Relationship between magnetic properties and weathering in red soil profiles developed on weakly magnetic parent rock in the tropical and subtropical region of Yunnan, China

Abstract

Abstract Magnetic studies of loess-paleosol sequences have shown that the magnetic properties of loess and its parent material is sensitive to weathering degree. However, the relationship between magnetic properties and weathering processes in red soils of southern China remains unclear due to the diversity of parent rocks and the influence of climate. This study focused on red soils developed on weakly magnetic sandstone, in tropical and subtropical regions of Yunnan, China. The principal element content, magnetic susceptibility, temperature-dependent susceptibility curve(ꭓ-T curves), hysteresis loop and Isothermal Remanent Magnetization (IRM) of the samples were determined, the weathering characteristics and magnetic properties of profile samples were analyzed, and their relationship was examined, as well as the impact of climate change on fine-grained ferrimagnetic minerals and magnetic properties. The results revealed that red soils developed on weakly magnetic sandstone exhibited significant correlations between three magnetic indices, low-frequency magnetic susceptibility (χlf), frequency-dependent susceptibility (χfd),(χpost−pre + χd)/χpara, and the silica-sesquioxide ratio (SAF), indicating that these indices can be used to assess soil weathering.

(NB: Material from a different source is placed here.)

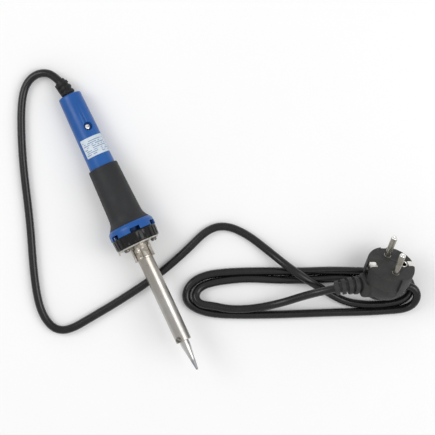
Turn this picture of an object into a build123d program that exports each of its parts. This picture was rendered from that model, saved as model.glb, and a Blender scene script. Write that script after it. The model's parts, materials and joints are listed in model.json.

Additionally, this study proposed a new index based on the 1 < Log10Bh < 1.5 mT component obtained from decomposition of the IRM curve, which can also be used to assess soil weathering. The enhancement of magnetic properties in red soils along a single profile was found to be related to the increase in the content of fine-grained ferrimagnetic com-ponents controlled by weathering. Comparing the two climatic regions, it was found that in Yunnan, China, as the climate changes from subtropical humid to tropical humid, the weathering of the red soil profiles becomes stronger, and the fine-grained ferrimagnetic components increase, indirectly enhancing the magnetic properties of red soils.